- _Scripts that build objects_
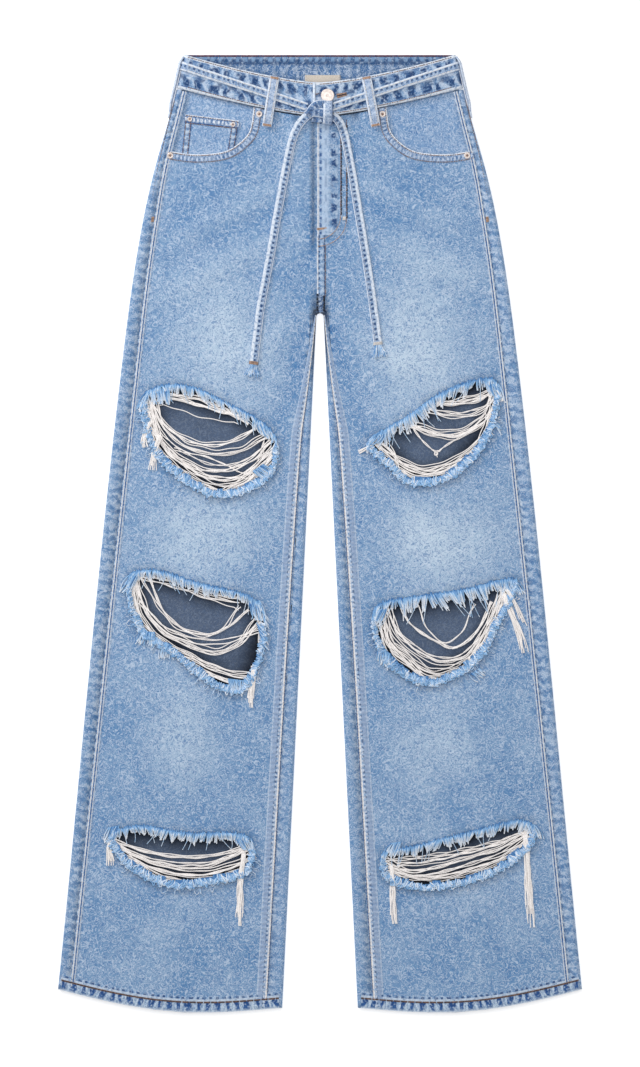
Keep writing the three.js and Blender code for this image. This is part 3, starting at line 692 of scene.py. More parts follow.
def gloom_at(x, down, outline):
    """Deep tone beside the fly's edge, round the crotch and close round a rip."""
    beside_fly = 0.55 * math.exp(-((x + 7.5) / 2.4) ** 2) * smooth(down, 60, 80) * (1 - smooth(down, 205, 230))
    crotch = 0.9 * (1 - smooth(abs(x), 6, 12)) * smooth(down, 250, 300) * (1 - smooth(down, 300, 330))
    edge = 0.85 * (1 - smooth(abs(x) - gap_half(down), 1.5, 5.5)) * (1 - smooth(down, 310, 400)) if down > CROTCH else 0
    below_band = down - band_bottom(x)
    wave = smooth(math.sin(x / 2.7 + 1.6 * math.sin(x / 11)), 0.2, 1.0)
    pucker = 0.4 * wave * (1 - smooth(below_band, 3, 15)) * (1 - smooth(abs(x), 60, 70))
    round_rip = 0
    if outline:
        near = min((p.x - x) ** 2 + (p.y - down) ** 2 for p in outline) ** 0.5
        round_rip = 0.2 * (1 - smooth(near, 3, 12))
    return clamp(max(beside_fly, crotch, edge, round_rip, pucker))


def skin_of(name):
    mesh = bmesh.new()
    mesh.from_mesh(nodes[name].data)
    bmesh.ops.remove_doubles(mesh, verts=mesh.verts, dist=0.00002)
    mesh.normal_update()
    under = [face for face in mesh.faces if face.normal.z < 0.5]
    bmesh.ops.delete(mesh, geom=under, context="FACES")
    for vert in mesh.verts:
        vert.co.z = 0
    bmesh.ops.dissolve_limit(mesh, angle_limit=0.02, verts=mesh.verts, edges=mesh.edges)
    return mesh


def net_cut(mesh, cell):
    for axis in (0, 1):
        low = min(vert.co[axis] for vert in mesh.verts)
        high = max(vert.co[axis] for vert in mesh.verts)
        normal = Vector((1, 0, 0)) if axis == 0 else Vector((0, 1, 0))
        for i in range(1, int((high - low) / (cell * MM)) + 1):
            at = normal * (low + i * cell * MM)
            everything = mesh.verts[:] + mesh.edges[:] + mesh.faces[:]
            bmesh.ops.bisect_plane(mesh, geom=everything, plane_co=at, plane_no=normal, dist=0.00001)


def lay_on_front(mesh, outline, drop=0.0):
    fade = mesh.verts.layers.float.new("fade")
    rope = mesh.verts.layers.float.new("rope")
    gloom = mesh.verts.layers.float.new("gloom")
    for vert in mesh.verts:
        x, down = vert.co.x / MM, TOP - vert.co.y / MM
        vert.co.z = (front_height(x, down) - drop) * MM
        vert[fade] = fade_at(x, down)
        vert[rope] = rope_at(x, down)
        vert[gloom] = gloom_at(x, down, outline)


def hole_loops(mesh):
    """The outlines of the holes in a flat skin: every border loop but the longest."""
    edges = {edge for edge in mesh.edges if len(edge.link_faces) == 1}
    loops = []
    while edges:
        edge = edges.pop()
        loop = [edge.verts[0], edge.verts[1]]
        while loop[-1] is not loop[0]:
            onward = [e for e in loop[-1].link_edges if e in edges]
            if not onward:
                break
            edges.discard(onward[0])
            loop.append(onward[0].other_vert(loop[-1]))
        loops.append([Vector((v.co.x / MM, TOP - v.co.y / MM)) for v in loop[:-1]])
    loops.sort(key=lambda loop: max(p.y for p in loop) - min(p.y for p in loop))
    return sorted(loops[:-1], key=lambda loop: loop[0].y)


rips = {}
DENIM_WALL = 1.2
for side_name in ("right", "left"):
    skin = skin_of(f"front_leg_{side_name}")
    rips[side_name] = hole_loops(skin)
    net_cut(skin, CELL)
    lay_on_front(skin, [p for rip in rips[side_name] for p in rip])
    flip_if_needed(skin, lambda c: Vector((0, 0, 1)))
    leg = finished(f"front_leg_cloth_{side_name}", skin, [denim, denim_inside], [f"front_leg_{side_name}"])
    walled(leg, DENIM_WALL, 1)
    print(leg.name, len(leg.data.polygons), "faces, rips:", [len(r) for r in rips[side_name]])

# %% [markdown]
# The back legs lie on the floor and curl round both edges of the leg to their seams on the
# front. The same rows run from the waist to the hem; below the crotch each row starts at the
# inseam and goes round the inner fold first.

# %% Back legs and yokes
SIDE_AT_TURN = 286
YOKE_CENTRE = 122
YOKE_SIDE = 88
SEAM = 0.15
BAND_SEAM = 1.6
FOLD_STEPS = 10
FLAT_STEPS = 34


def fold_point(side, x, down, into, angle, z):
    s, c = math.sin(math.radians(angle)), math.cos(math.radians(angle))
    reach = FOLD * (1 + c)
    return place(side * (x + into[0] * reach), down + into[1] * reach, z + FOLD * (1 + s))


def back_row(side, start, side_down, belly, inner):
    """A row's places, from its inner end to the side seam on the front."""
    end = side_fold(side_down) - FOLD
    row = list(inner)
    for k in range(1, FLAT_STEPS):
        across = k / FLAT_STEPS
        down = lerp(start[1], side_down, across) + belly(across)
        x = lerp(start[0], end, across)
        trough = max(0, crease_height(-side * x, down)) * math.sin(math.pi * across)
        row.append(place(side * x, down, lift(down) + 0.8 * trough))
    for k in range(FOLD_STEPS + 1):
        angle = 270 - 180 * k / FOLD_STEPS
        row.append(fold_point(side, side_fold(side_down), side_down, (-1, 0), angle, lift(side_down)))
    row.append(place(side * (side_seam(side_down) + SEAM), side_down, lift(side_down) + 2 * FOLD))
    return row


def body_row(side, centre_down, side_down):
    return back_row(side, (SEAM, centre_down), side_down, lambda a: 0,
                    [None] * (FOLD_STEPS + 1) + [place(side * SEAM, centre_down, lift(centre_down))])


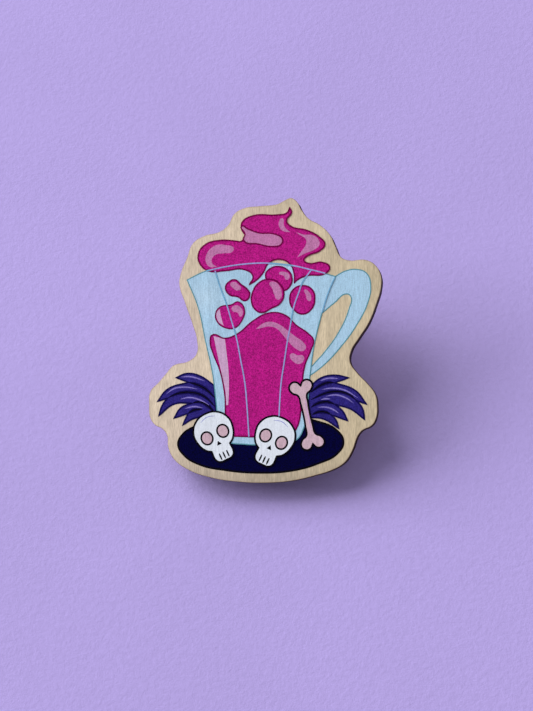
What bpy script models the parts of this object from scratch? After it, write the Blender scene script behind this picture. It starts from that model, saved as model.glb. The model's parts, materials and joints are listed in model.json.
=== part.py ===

- _YOUR INSTRUCTIONS_
Reproduce all the records precisely.

- _REPLY_
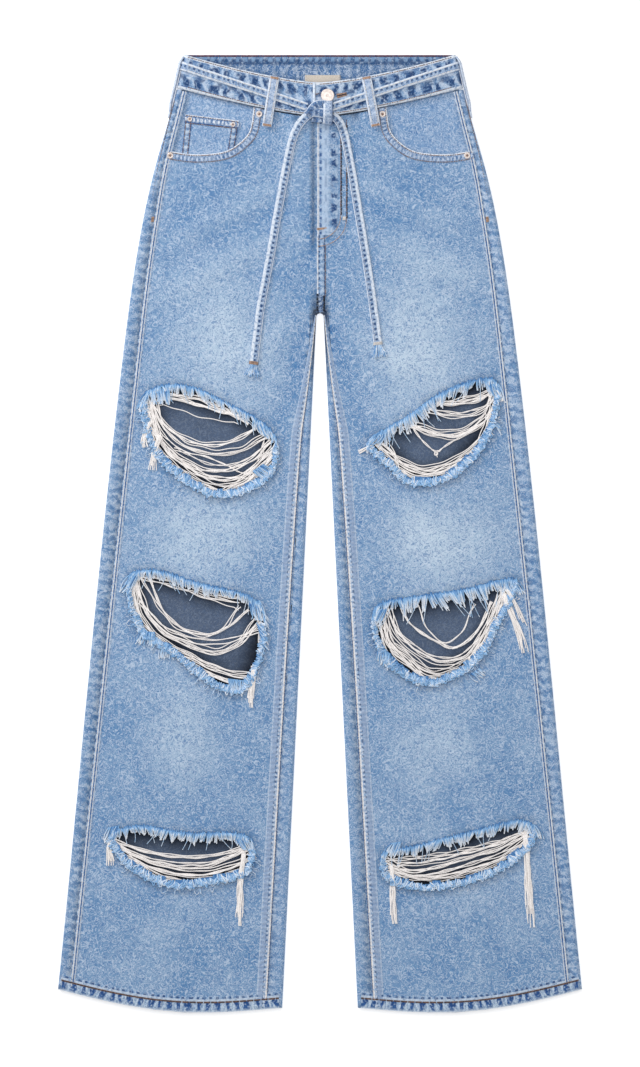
Keep writing the three.js and Blender code for this image. This is part 3, starting at line 692 of scene.py. More parts follow.
def gloom_at(x, down, outline):
    """Deep tone beside the fly's edge, round the crotch and close round a rip."""
    beside_fly = 0.55 * math.exp(-((x + 7.5) / 2.4) ** 2) * smooth(down, 60, 80) * (1 - smooth(down, 205, 230))
    crotch = 0.9 * (1 - smooth(abs(x), 6, 12)) * smooth(down, 250, 300) * (1 - smooth(down, 300, 330))
    edge = 0.85 * (1 - smooth(abs(x) - gap_half(down), 1.5, 5.5)) * (1 - smooth(down, 310, 400)) if down > CROTCH else 0
    below_band = down - band_bottom(x)
    wave = smooth(math.sin(x / 2.7 + 1.6 * math.sin(x / 11)), 0.2, 1.0)
    pucker = 0.4 * wave * (1 - smooth(below_band, 3, 15)) * (1 - smooth(abs(x), 60, 70))
    round_rip = 0
    if outline:
        near = min((p.x - x) ** 2 + (p.y - down) ** 2 for p in outline) ** 0.5
        round_rip = 0.2 * (1 - smooth(near, 3, 12))
    return clamp(max(beside_fly, crotch, edge, round_rip, pucker))


def skin_of(name):
    mesh = bmesh.new()
    mesh.from_mesh(nodes[name].data)
    bmesh.ops.remove_doubles(mesh, verts=mesh.verts, dist=0.00002)
    mesh.normal_update()
    under = [face for face in mesh.faces if face.normal.z < 0.5]
    bmesh.ops.delete(mesh, geom=under, context="FACES")
    for vert in mesh.verts:
        vert.co.z = 0
    bmesh.ops.dissolve_limit(mesh, angle_limit=0.02, verts=mesh.verts, edges=mesh.edges)
    return mesh


def net_cut(mesh, cell):
    for axis in (0, 1):
        low = min(vert.co[axis] for vert in mesh.verts)
        high = max(vert.co[axis] for vert in mesh.verts)
        normal = Vector((1, 0, 0)) if axis == 0 else Vector((0, 1, 0))
        for i in range(1, int((high - low) / (cell * MM)) + 1):
            at = normal * (low + i * cell * MM)
            everything = mesh.verts[:] + mesh.edges[:] + mesh.faces[:]
            bmesh.ops.bisect_plane(mesh, geom=everything, plane_co=at, plane_no=normal, dist=0.00001)


def lay_on_front(mesh, outline, drop=0.0):
    fade = mesh.verts.layers.float.new("fade")
    rope = mesh.verts.layers.float.new("rope")
    gloom = mesh.verts.layers.float.new("gloom")
    for vert in mesh.verts:
        x, down = vert.co.x / MM, TOP - vert.co.y / MM
        vert.co.z = (front_height(x, down) - drop) * MM
        vert[fade] = fade_at(x, down)
        vert[rope] = rope_at(x, down)
        vert[gloom] = gloom_at(x, down, outline)


def hole_loops(mesh):
    """The outlines of the holes in a flat skin: every border loop but the longest."""
    edges = {edge for edge in mesh.edges if len(edge.link_faces) == 1}
    loops = []
    while edges:
        edge = edges.pop()
        loop = [edge.verts[0], edge.verts[1]]
        while loop[-1] is not loop[0]:
            onward = [e for e in loop[-1].link_edges if e in edges]
            if not onward:
                break
            edges.discard(onward[0])
            loop.append(onward[0].other_vert(loop[-1]))
        loops.append([Vector((v.co.x / MM, TOP - v.co.y / MM)) for v in loop[:-1]])
    loops.sort(key=lambda loop: max(p.y for p in loop) - min(p.y for p in loop))
    return sorted(loops[:-1], key=lambda loop: loop[0].y)


rips = {}
DENIM_WALL = 1.2
for side_name in ("right", "left"):
    skin = skin_of(f"front_leg_{side_name}")
    rips[side_name] = hole_loops(skin)
    net_cut(skin, CELL)
    lay_on_front(skin, [p for rip in rips[side_name] for p in rip])
    flip_if_needed(skin, lambda c: Vector((0, 0, 1)))
    leg = finished(f"front_leg_cloth_{side_name}", skin, [denim, denim_inside], [f"front_leg_{side_name}"])
    walled(leg, DENIM_WALL, 1)
    print(leg.name, len(leg.data.polygons), "faces, rips:", [len(r) for r in rips[side_name]])

# %% [markdown]
# The back legs lie on the floor and curl round both edges of the leg to their seams on the
# front. The same rows run from the waist to the hem; below the crotch each row starts at the
# inseam and goes round the inner fold first.

# %% Back legs and yokes
SIDE_AT_TURN = 286
YOKE_CENTRE = 122
YOKE_SIDE = 88
SEAM = 0.15
BAND_SEAM = 1.6
FOLD_STEPS = 10
FLAT_STEPS = 34


def fold_point(side, x, down, into, angle, z):
    s, c = math.sin(math.radians(angle)), math.cos(math.radians(angle))
    reach = FOLD * (1 + c)
    return place(side * (x + into[0] * reach), down + into[1] * reach, z + FOLD * (1 + s))


def back_row(side, start, side_down, belly, inner):
    """A row's places, from its inner end to the side seam on the front."""
    end = side_fold(side_down) - FOLD
    row = list(inner)
    for k in range(1, FLAT_STEPS):
        across = k / FLAT_STEPS
        down = lerp(start[1], side_down, across) + belly(across)
        x = lerp(start[0], end, across)
        trough = max(0, crease_height(-side * x, down)) * math.sin(math.pi * across)
        row.append(place(side * x, down, lift(down) + 0.8 * trough))
    for k in range(FOLD_STEPS + 1):
        angle = 270 - 180 * k / FOLD_STEPS
        row.append(fold_point(side, side_fold(side_down), side_down, (-1, 0), angle, lift(side_down)))
    row.append(place(side * (side_seam(side_down) + SEAM), side_down, lift(side_down) + 2 * FOLD))
    return row


def body_row(side, centre_down, side_down):
    return back_row(side, (SEAM, centre_down), side_down, lambda a: 0,
                    [None] * (FOLD_STEPS + 1) + [place(side * SEAM, centre_down, lift(centre_down))])


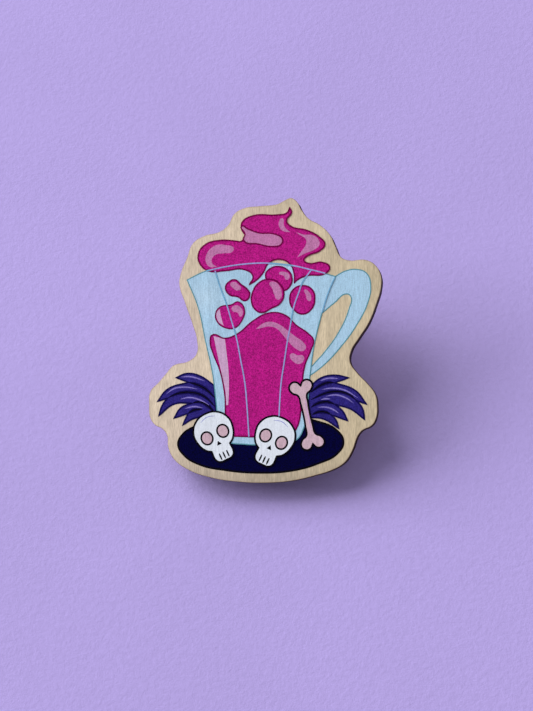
What bpy script models the parts of this object from scratch? After it, write the Blender scene script behind this picture. It starts from that model, saved as model.glb. The model's parts, materials and joints are listed in model.json.
=== part.py ===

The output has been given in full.